The free option includes 500MB of storage per week, and is predominantly aimed at independent filmmakers. With the most costly package (i.e. $50 per month), users can store 5TB total, with no weekly limits. This package is quite clearly designed with businesses in mind. 


The great news is that when it comes to video quality both YouTube and Vimeo are pretty safe bets. After all there’s a reason they’re the two most known and trusted video hosting platforms on the web!

However, if we had to back one of the two for audio and visual quality, Vimeo would take the prize for both. Visual quality is crisp and clear, while YouTube footage can sometimes appear slightly blurry. 

Audio quality is also superior on the lesser-known Vimeo platform, which is equipped to support sound up to 320Kbps.

The drawback with Vimeo, however, is that to take advantage of its highest-quality video and audio options, users must subscribe to one of the platform’s paid plans.


This all brings us neatly to the point of community!
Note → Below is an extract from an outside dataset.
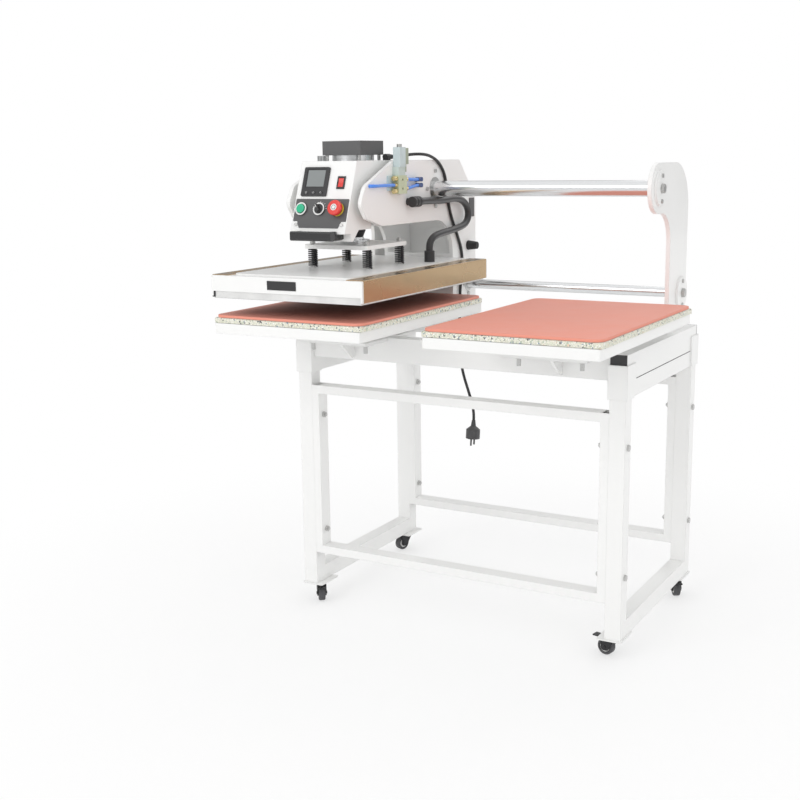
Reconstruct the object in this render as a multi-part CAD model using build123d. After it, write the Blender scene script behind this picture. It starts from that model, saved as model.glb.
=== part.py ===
from build123d import *
import os
from math import cos, pi, radians, sin, sqrt, tan

# Two-station pneumatic heat press on a wheeled stand. Millimetres, +Z up, floor at Z = 0.
# X runs along the two slide shafts, -Y is the side the operator stands on.

# Heights over the floor
pad_top = 787
caster_height = 52
leg_top = pad_top - 135
base_tube_height = 60

# Stand width and stations
stand_half_width = 432
platen_station = stand_half_width - 157
head_station = platen_station - 3
travel = 2 * head_station

# Stand
leg_size = 38
tube_wall = 2
stand_front = -25
stand_back = 507
side_top_rail_height = 39
side_low_rail_height = 40
sleeve_height = 77
sleeve_bottom = leg_top - 40
sleeve_wall = 4
sleeve_chamfer = 12
cross_rail_height = 21
cross_top_rail_z = leg_top - 93
cross_low_rail_z = 137
cross_post_width = 20
leg_bolt_levels = (199, leg_top - 150)
leg_bolt_radius = 4
nut_flats = 13
nut_height = 6.5
bolt_clearance = 0.4

# Base frame
beam_depth = 38
front_beam_y = -15
plug_flange = 3
plug_depth = 18
plug_clearance = 0.3

# Casters
caster_plate_width = 60
caster_plate_length = 80
caster_inset_x = 7
caster_inset_y = 15
caster_plate_thickness = 3
swivel_race_radius = 17
swivel_race_height = 4
swivel_gap = 0.3
wheel_radius = 20
wheel_width = 17
wheel_hub_radius = 11
wheel_side_gap = 1
axle_radius = 4
axle_clearance = 0.05
fork_wall = 2.5
caster_trail = 20
pedal_length = 27
caster_turns = {"front_left": 308, "front_right": 168, "rear_left": 250, "rear_right": 300}

# Lower platens
pad_width = 400
pad_length = 600
pad_thickness = 6
pad_corner = 22
foam_width = pad_width + 10
foam_length = pad_length + 4
foam_thickness = 13
foam_corner = 12
tray_width = foam_width - 14
tray_length = foam_length + 1
tray_height = 24
tray_sheet = 2
bracket_width = 200
bracket_reach = 100
bracket_thickness = 8
gusset_thickness = 8
gusset_reach = 65
gusset_drop = 46
stud_radius = 5
stud_half_spacing = 75
stud_reach = 63
stud_end_z = 681
stud_nut_height = 6
stud_nut_flats = 16

# End plates and shafts
end_plate_inner = stand_half_width - 27
end_plate_thickness = 10
end_plate_front = 315
end_plate_back = 452
end_plate_nose_radius = 58
end_plate_top_radius = 110
end_plate_throat_radius = 70
hub_disc_radius = 40
hub_disc_thickness = 6
hub_bolt_radius = 6
hub_bolt_flats = 19
hub_bolt_head = 7.5
hub_bolt_depth = 25
hub_screw_radius = 3
hub_screw_head_radius = 5
hub_screw_head = 3
hub_screw_offset = 29
upper_shaft_y = 220
upper_shaft_z = pad_top + 275
upper_shaft_radius = 19
lower_shaft_y = 406
lower_shaft_z = pad_top + 17
lower_shaft_radius = 12.5
bearing_clearance = 0.05

# Carriage arm
arm_half_width = 104
arm_plate_thickness = 10
arm_top = pad_top + 346
arm_underside = pad_top + 195
arm_back = 451
arm_column_front = 317
arm_bottom = pad_top - 25
arm_throat_radius = 90
cross_plate_thickness = 10
upper_bearing_radius = 28.5
upper_bearing_length = 74
upper_flange_radius = 54
upper_flange_thickness = 9
upper_screw_circle = 44
lower_bearing_radius = 20
lower_bearing_length = 52
lower_flange_radius = 32
lower_flange_thickness = 8
lower_screw_circle = 26
flange_screw_radius = 3
flange_screw_head_radius = 5
flange_screw_head = 4
bearing_nose = 1
bumper_radius = 13
bumper_tip_radius = 9.5
bumper_y = 406
bumper_z = pad_top + 120
bumper_gap = 0.4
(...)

There is no doubt that YouTube offers video content creators a simple and convenient way to upload a video and share it with the world. The content is not limited to anything in particular, making this site the internet’s “hub” for all things video-related. 

More than 2 billion users visit YouTube every single month, with in excess of one billion hours worth of content watched by video-hungry users daily.
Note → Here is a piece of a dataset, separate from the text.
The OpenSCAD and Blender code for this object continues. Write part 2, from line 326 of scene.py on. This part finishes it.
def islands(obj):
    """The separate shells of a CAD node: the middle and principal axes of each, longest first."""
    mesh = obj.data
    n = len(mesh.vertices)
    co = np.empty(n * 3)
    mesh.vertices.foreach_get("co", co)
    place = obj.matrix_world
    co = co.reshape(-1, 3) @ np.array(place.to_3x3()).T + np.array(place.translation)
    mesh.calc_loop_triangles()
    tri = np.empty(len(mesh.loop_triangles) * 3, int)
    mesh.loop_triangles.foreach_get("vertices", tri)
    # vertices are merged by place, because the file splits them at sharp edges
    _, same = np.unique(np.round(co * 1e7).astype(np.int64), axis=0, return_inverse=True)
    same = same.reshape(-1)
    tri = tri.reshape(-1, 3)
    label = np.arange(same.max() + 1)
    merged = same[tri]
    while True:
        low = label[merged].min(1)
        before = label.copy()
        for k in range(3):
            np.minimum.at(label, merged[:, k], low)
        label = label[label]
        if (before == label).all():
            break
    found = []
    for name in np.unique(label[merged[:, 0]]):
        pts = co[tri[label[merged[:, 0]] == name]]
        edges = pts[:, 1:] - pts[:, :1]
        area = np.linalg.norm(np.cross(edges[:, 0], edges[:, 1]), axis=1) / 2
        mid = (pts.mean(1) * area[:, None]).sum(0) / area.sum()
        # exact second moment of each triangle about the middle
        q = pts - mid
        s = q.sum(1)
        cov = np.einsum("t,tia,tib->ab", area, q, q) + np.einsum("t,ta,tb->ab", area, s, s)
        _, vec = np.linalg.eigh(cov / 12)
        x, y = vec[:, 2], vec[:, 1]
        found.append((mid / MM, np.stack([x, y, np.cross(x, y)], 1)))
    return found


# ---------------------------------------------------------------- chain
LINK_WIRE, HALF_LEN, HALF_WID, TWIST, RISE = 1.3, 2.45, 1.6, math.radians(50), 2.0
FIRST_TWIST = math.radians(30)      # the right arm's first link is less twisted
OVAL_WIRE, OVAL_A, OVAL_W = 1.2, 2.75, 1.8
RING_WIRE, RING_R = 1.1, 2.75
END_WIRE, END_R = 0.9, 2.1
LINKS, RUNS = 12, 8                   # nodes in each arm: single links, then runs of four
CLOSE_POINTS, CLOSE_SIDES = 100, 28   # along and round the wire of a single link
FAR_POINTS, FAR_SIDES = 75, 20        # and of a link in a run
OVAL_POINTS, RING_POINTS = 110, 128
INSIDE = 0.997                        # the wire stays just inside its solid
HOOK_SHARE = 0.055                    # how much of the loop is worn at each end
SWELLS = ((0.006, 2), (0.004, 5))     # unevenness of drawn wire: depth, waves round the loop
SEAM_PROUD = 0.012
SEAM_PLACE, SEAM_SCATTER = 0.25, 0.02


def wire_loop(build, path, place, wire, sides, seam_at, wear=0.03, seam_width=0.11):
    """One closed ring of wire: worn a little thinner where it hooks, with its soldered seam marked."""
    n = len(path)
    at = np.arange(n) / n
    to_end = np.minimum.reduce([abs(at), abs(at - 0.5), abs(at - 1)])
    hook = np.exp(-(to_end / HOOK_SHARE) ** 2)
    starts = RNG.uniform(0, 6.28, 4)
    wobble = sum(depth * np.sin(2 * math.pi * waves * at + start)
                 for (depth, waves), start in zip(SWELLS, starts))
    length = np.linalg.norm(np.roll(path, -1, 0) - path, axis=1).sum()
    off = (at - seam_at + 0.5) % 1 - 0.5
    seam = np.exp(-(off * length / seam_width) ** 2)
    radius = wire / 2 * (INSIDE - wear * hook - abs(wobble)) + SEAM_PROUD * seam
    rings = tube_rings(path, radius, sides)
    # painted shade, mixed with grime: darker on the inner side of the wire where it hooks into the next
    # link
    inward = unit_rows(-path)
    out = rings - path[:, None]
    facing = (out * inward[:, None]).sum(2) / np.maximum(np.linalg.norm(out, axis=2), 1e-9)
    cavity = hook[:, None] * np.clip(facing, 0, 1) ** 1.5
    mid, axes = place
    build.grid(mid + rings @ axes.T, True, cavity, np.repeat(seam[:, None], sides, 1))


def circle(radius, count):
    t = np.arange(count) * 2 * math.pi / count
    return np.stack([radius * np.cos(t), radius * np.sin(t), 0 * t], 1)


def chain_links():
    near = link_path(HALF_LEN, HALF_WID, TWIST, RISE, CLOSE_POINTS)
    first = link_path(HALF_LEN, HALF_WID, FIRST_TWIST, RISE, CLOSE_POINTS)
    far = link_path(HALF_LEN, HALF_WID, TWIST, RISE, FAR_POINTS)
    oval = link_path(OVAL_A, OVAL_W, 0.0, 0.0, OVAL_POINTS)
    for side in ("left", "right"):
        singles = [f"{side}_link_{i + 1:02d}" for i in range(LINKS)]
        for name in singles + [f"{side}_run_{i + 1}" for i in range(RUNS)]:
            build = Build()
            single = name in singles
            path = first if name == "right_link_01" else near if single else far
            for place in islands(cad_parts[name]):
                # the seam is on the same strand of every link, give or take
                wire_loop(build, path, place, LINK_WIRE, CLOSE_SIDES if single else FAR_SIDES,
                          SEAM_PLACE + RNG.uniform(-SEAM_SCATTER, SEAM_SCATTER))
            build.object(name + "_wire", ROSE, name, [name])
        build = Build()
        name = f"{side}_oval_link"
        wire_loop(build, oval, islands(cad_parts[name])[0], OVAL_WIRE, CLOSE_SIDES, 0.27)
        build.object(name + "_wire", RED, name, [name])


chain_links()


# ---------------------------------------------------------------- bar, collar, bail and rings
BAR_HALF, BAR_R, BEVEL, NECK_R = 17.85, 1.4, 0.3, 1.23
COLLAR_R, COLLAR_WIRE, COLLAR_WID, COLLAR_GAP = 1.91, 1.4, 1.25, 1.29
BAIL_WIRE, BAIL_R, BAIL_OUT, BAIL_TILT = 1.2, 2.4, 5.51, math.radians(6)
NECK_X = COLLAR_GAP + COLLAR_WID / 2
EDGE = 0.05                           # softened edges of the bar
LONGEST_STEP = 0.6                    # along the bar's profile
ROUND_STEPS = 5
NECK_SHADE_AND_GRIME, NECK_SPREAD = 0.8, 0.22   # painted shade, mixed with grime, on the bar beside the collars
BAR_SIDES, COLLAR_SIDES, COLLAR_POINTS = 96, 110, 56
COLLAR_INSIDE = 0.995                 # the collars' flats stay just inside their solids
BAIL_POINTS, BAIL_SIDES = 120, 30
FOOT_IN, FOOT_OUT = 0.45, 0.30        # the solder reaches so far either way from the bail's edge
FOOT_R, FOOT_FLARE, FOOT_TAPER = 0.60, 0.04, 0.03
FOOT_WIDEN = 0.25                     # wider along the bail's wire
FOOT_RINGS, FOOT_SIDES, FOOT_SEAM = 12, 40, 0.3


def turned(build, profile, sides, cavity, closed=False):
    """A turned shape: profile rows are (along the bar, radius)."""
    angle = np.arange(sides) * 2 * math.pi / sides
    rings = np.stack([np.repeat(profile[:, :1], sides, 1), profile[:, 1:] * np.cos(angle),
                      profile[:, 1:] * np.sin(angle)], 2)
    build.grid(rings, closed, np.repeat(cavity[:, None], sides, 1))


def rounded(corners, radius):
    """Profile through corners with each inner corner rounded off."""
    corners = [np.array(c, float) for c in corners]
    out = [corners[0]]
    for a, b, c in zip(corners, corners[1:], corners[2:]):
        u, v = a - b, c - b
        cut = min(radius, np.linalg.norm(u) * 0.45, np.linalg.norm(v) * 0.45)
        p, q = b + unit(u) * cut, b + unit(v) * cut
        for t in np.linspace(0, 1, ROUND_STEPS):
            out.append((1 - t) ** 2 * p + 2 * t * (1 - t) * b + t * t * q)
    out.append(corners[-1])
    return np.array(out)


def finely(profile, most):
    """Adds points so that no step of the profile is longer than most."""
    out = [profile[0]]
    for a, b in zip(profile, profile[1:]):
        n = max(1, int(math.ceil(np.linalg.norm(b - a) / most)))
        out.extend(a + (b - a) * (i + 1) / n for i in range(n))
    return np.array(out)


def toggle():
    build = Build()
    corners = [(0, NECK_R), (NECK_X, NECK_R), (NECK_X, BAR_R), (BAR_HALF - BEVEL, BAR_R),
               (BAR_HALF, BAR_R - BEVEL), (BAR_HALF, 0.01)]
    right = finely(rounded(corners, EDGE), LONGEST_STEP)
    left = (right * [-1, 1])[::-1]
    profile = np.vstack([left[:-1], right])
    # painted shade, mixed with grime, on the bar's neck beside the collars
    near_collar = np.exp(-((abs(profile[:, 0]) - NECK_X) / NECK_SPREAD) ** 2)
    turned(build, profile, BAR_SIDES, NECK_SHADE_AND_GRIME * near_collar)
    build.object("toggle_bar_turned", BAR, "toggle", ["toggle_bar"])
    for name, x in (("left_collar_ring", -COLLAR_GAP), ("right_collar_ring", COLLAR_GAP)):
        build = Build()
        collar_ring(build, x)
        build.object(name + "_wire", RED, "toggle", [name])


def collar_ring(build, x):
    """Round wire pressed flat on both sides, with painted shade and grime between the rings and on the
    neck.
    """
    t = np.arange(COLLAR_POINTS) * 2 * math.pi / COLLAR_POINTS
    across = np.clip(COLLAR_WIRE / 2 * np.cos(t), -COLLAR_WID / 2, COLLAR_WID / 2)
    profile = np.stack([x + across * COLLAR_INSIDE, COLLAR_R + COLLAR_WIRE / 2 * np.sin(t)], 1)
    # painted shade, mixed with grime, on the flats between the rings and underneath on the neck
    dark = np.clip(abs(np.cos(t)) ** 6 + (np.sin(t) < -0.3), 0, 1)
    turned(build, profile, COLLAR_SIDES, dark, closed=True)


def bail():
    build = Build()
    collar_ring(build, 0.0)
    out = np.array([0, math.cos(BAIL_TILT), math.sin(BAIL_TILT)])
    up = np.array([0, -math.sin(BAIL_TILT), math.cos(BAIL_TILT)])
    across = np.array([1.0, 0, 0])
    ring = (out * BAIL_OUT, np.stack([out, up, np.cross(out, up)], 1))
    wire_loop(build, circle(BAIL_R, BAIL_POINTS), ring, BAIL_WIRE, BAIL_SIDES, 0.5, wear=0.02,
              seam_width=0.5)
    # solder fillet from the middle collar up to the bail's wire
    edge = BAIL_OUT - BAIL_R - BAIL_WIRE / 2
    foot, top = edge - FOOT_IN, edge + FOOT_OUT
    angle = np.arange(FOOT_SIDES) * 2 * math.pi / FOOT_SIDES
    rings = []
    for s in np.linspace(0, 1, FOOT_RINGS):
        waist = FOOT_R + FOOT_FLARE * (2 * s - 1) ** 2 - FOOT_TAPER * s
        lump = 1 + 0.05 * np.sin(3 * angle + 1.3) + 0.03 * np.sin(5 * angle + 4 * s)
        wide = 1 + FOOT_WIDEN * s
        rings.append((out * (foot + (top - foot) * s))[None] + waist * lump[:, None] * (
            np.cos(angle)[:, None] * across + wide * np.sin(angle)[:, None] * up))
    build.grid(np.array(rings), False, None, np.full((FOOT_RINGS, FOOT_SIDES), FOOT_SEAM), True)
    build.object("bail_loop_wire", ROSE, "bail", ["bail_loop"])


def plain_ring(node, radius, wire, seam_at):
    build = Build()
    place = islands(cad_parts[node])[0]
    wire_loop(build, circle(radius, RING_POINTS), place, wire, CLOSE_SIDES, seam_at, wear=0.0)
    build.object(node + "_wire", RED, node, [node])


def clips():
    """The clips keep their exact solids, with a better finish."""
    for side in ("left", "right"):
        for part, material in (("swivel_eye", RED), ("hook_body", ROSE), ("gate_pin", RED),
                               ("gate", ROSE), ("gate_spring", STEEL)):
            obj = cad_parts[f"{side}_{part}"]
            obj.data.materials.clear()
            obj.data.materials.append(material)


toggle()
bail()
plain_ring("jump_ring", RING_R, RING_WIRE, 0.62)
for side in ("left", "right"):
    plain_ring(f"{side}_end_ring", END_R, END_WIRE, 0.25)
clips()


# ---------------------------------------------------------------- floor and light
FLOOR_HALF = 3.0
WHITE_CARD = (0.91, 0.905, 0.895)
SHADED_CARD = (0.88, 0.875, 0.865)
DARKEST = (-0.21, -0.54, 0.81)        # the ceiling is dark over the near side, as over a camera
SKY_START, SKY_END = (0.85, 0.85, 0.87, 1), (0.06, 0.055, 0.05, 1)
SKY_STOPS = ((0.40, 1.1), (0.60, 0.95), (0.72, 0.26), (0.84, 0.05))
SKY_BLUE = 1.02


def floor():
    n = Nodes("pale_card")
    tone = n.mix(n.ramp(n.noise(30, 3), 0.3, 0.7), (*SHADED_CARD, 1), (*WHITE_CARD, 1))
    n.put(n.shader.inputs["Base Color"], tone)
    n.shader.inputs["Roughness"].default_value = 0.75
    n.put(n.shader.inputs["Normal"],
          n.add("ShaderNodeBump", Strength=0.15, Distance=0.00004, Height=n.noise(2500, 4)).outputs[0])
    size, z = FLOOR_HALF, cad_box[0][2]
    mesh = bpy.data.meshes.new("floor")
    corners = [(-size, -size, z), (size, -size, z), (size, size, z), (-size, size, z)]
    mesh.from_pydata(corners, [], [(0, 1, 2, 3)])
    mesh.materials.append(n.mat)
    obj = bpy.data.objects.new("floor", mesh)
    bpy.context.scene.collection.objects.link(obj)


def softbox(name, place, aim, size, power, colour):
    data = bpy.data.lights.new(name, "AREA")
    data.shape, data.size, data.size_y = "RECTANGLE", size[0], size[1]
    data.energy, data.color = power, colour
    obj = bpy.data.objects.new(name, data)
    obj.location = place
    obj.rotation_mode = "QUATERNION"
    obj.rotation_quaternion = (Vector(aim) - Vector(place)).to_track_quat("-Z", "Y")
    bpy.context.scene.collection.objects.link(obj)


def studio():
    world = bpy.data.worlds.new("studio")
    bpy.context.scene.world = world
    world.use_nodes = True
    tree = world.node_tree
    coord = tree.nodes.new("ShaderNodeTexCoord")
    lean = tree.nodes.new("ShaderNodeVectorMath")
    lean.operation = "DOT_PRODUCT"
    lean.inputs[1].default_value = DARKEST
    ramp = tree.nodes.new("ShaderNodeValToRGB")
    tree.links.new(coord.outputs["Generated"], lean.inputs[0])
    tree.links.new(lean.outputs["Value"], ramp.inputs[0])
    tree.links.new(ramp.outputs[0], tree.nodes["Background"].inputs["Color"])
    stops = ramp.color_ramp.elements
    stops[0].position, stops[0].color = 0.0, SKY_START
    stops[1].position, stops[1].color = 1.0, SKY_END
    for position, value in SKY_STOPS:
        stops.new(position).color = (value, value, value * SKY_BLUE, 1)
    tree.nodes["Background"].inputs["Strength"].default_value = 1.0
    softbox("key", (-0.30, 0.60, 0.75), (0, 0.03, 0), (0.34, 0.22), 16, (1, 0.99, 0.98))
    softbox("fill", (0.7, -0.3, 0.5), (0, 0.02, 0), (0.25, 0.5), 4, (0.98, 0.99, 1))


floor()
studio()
***Fun fact! Following Google, YouTube is the most visited place on the net!!!***

However, as alluded to above, high exposure levels in a space as cluttered and eclectic as YouTube isn’t necessarily a positive thing for all business users. 

We’ve already touched on the fight for attention amongst such a high volume of content, but an additional concern might be around exposing your business to greater scrutiny and unwelcome negative comments in response to your video. 

The more modest Vimeo community comprises 90 per cent of users actively paying for a subscription plan, meaning they tend to look upon it as a tool created by professionals and enthusiasts, in support of fellow professionals and enthusiasts. 

Vimeo’s niche audience base comprises filmmakers who tend to want a place to come together and share, discuss and critique one another’s work. 

Privacy and control

Vimeo and YouTube offer various privacy settings to determine and potentially restrict who can view your content. 

Both platforms offer options to set videos to private or public, but Vimeo is widely accepted as offering more nuanced and specific privacy options. 

Vimeo users select from options such as “Anyone”, “Only me”, “Only people I follow” and “Only people I choose”. What’s more, premium plan Vimeo users can create password-protected videos or private links. This option is ideal for professionals who need to share videos privately.

Essentially, how your video content can be discovered on Vimeo and by who is entirely in your hands. 

YouTube, meanwhile, offers three basic privacy settings – public, unlisted and private. Unlisted videos can only be accessed with the correct URL, while private videos can only be viewed by the uploader and their specified users. 

Mobile devices

It may surprise you to learn that a whopping 70 per cent of all YouTube views come from some kind of mobile device. 

The official YouTube app probably has a lot to do with this, due to its own dominance in the mobile streaming space. It performs even more successfully than big streaming players like Netflix, Amazon Prime and Disney+.

Even though videos uploaded to Vimeo are fully optimised for mobile viewing, YouTube still comes out on top, meaning if your audience enjoys absorbing information on-the-go, YouTube could be the option for you.

Support and moderation

When it comes to support, there is no doubt for businesses that Vimeo is the clear front runner. 

The business model of the platform is designed to generate revenue directly from creators, as opposed to the advertising model used by YouTube and other competitors in the online video hosting space. 

To achieve this, Vimeo’s clear point-of-difference is its commitment to offering various levels of high-quality technical business support, including a combination of phone calls and online chat. This support helps to swiftly resolve any issues and ensures businesses get the best out of the platform.

It is Vimeo’s willingness to share its own expertise with companies that don’t necessarily have the same experience in-house and helps transform what could be a confusing space into something more user-friendly and less overwhelming.

On the other hand, while YouTube does offer written resources and access to a crowded support community, it certainly is not the place for timely support, tailored to particular needs or specific issues.


Both platforms have user-friendly analytics dashboards, which can provide useful insights to inform decisions around future video productions.

YouTube has an indisputable advantage here, with all analytics offered for free. Vimeo, meanwhile, offers useful and compelling data, but anything over and above the basics carries an extra cost.

Paying Vimeo users receive an overview of metrics like impressions, plays and likes. Diving deeper, analytics can determine viewer location, aspects of each video they may have skipped or stopped watching altogether, and other datasets such as traffic source and device type. 

It can even offer insights into your video’s performance on social media channels, recording every like and share. All of the above can be extracted in the form of useful, customisable reports.

Even though it’s all free, YouTube goes one step further by offering the same features, alongside more advanced options such as number of views and subscribers, age, gender, and audience retention, as well as the number of videos shared, dwell time, traffic sources, click through rates, and much more. It also breaks stats down by video and channel.

So, how do I know which video sharing platform is right for my business and content?

The two platforms analysed above by experts in video production in Melbourne have varying advantages and disadvantages, meaning what’s right for telling the stories of one business might not be right for another. 

Your ultimate decision will depend on many things, for instance purpose, audience, the potential for interaction, and budget, amongst other considerations.

By taking the time to learn about the pros and cons of each, as well as considering exactly what you’re hoping to achieve through your video content strategy, you will equip yourself with knowledge that will help make sure you make an informed choice about which platform will best serve you, your business, and your brand.